Vast data volume in city traffic
Vast data volume in city traffic
"Feel this," says Schlegel, pointing to a silvery box next to the Dream Car. Normally, this control box in its aluminum housing full of cooling ribs, connections and plugs is hidden deep inside the vehicle. The heat radiating from it indicates intensive computing activity. "We feed the car with an alternative reality based on sensor data from a drive through Friedrichshafen," explains Schlegel. The control box heats up because it is processing the data live. It evaluates signals from front, side and rear cameras, LIDAR and radar sensors as well as GPS map and position information just as it would during a real drive. The ZF engineers recorded the data on a one-and-a-half-kilometer stretch of road between the company's research center and its headquarters in Friedrichshafen.

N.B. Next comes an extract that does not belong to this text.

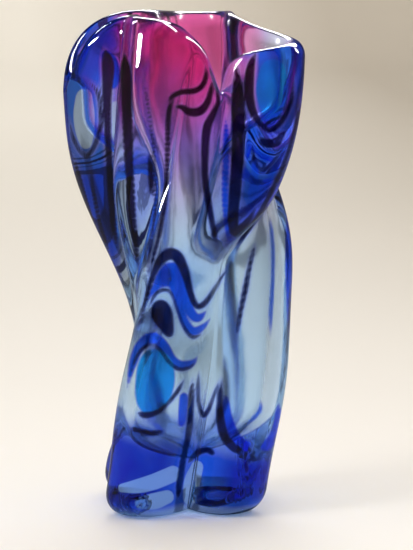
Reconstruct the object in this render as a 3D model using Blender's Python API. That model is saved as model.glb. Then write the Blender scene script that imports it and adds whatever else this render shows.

The route is full of challenges for an autonomous vehicle. It includes a lane for cyclists, two bus stops, three roundabouts, two sets of traffic lights and five pedestrian crossings. In other words, a normal urban scenario. Autonomous driving on an empty US highway is no great technical challenge. However, in busy European city traffic, it's a different story. This is where the sensors generate a flood of signals the software has to rapidly and correctly interpret: "Our algorithms turn this vast volume of data into a true image of the traffic. That's the vital basis for an autonomous vehicle that allows it calculate and steer its way through heavy traffic."